= Water-based pipe coating =

A water-based pipe coating is an environmentally friendly coating that is applied to the inner and outer surfaces of ductile iron pipe. The coating serves to protect the water supply lines from corrosion whether from the outside or the inside. It also serves to protect the drinking water from contamination. The coating is an emulsion manufactured using asphaltene and water primarily, with other raw materials according to the manufacturer's specifications.

==History==
Water-based coatings began development in the late 1980s. In the early 1990s they began to be widely used, specifically marketed towards drinking water supply lines. Previously, water supply lines were coated using a harmful solvent-based coating, using such solvents as benzene, toluene, hexane and other volatile organic compounds (VOC).

==Manufacturing==
These coatings are manufactured using a batching system.

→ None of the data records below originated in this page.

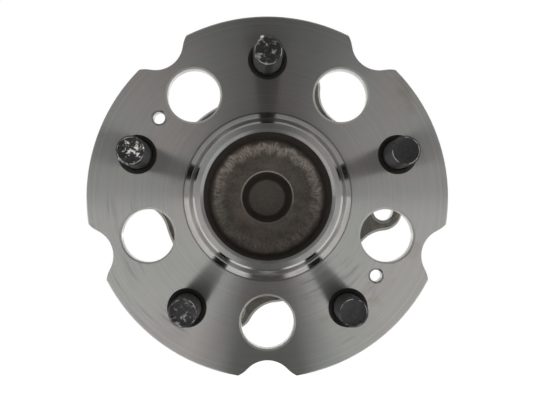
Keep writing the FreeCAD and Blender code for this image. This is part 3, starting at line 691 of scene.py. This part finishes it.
def studTree():  # sets the stud on its circle, and hammers some of the points
    kinds = {"Count": "Int", "Burr Place": "Vector", "Burr Stud": "Vector", "Finish": "Material"}
    tree, given = newTree("studs on their circle", kinds, "Circle", "First Angle", "Tip", "Dent", "Dent Size",
                          "Dent Reach", "Seed", "Burr Size", "Burr Height")
    points = addNode(tree, "GeometryNodePoints", {"Count": given["Count"]})
    index = addNode(tree, "GeometryNodeInputIndex")
    share = addNode(tree, "Math", {0: index, 1: given["Count"]}, operation="DIVIDE")
    turn = addNode(tree, "Math", {0: share, 1: 2 * math.pi, 2: given["First Angle"]},
                   operation="MULTIPLY_ADD")
    cosine, sine = [addNode(tree, "Math", {0: turn}, operation=ratio) for ratio in ("COSINE", "SINE")]
    direction = addNode(tree, "CombineXYZ", {"X": cosine, "Z": sine})
    place = addNode(tree, "VectorMath", {0: direction, "Scale": given["Circle"]}, operation="SCALE")
    placed = addNode(tree, "GeometryNodeSetPosition", {"Geometry": points, "Position": place})
    off = addNode(tree, "Math", {0: index, 1: 1.0}, operation="SUBTRACT")
    off = addNode(tree, "Math", {0: off}, operation="ABSOLUTE")
    left = addNode(tree, "Math", {0: off, 1: -0.7, 2: 1.0}, operation="MULTIPLY_ADD",
                   use_clamp=True)  # the second point was hammered, its neighbours a little
    marked = addNode(tree, "GeometryNodeStoreNamedAttribute", {0: placed, "Name": "worn", "Value": left},
                     data_type="FLOAT", domain="POINT")
    copies = addNode(tree, "GeometryNodeInstanceOnPoints", {"Points": marked, "Instance": given["Geometry"]})
    real = addNode(tree, "GeometryNodeRealizeInstances", {"Geometry": copies})
    worn = addNode(tree, "GeometryNodeInputNamedAttribute", {"Name": "worn"}, data_type="FLOAT")
    here = addNode(tree, "GeometryNodeInputPosition")
    height = addNode(tree, "SeparateXYZ", {0: here}).outputs["Y"]
    above = addNode(tree, "Math", {0: height, 1: given["Tip"]}, operation="SUBTRACT")
    nearTip = addNode(tree, "MapRange", {0: above, 1: 0.0, 2: given["Dent Reach"], 3: 1.0, 4: 0.0})
    often = addNode(tree, "Math", {0: 1.0, 1: given["Dent Size"]}, operation="DIVIDE")
    dents = addNode(tree, "TexNoise", {"Vector": here, "W": given["Seed"], "Scale": often, "Detail": 2.0},
                    noise_dimensions="4D")
    deep = addNode(tree, "MapRange", {0: dents, 1: 0.42, 2: 0.66})
    for factor in (given["Dent"], nearTip, worn):
        deep = addNode(tree, "Math", {0: deep, 1: factor}, operation="MULTIPLY")
    away = addNode(tree, "VectorMath", {0: here, 1: given["Burr Place"]}, operation="DISTANCE")
    away = away.outputs["Value"]
    burr = addNode(tree, "MapRange", {0: away, 1: 0.0, 2: given["Burr Size"], 3: 1.0, 4: 0.0}, **softStep)
    raised = addNode(tree, "Math", {0: burr, 1: given["Burr Height"]}, operation="MULTIPLY")
    off = addNode(tree, "VectorMath", {0: given["Burr Place"], 1: given["Burr Stud"]}, operation="SUBTRACT")
    lift = addNode(tree, "VectorMath", {0: fromAxis(tree, off)[2], "Scale": raised}, operation="SCALE")
    push = addNode(tree, "CombineXYZ", {"Y": deep})
    offset = addNode(tree, "VectorMath", {0: push, 1: lift}, operation="ADD")
    hit = addNode(tree, "GeometryNodeSetPosition", {"Geometry": real, "Offset": offset})
    noted = addNode(tree, "GeometryNodeStoreNamedAttribute", {0: hit, "Name": "burr", "Value": burr},
                    data_type="FLOAT", domain="POINT")
    coated = addNode(tree, "GeometryNodeSetMaterial", {"Geometry": noted, "Material": given["Finish"]})
    addNode(tree, "NodeGroupOutput", {0: coated})
    return tree


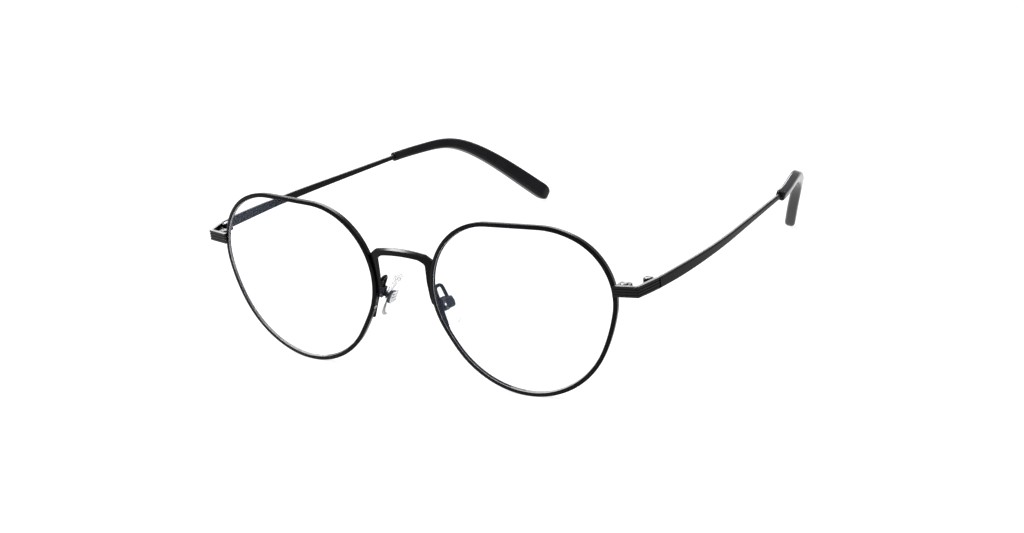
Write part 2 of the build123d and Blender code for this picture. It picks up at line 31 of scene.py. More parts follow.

A solution of raw materials and water is prepared, and the solution is milled with an asphaltene, which serves as a clean building block and a base resin. After the material is processed, it goes through a series of let-down, filtering, and quality control tests.

==Uses==
The major use of water-based pipe coating is for ductile iron pipe that comprises water supply lines infrastructure. It can also be utilized for pipe flanges and fittings, gray iron pipe (sewer lines), stormwater sealing, utility box sealing, and septic tank and vault sealing.